Nous plaidons donc pour une plus grande circulation des oeuvres qui favorise un meilleur accès de tous à la culture et un enrichissement du patrimoine muséal ne reposant pas uniquement sur les crédits d'acquisition qui, on le sait, diminuent chaque année. Nous allons prolonger nos travaux afin, en premier lieu, de poursuivre les investigations sur les freins à la circulation des oeuvres, en s'intéressant notamment aux régimes d'assurance. En second lieu, nous souhaitons définir les axes d'une réelle politique des dépôts, cohérente et équilibrée, permettant d'une part d'assurer une meilleure égalité des territoires – entre Paris et la province, mais aussi entre les métropoles régionales et les collectivités plus petites – et, d'autre part, de mettre davantage en cohérence les fonds des musées dépositaires avec leur projet scientifique et culturel. Les dépôts ont longtemps servi à désengorger des réserves des musées déposants ; ce ne doit plus être le cas et il convient au contraire de davantage les valoriser dans un projet d'étude et de conservation cohérent.
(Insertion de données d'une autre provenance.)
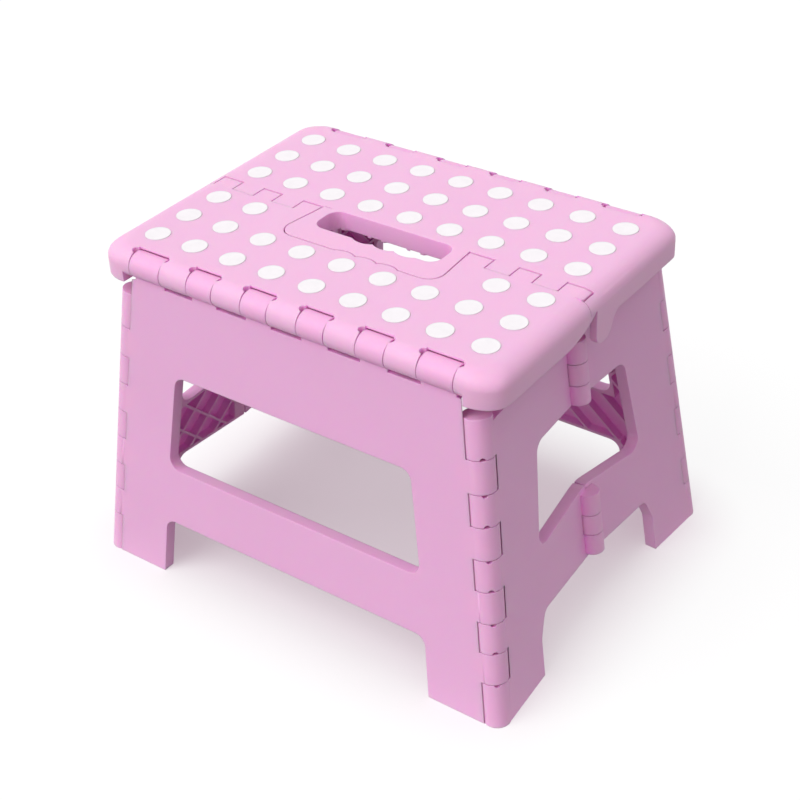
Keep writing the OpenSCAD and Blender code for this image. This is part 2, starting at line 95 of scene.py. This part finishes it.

Voici les constats partagés par les rapporteurs – du moins je le crois ! – ainsi que les principales pistes de réflexion qui vont guider la suite de nos travaux. L'intégralité de nos préconisations vous sera présentée à la fin de l'année. Je tiens à souligner l'ambiance studieuse et amicale dans laquelle nous avons travaillé tous les quatre sur ce sujet passionnant des « coulisses » de nos musées, indispensables à leur bon fonctionnement.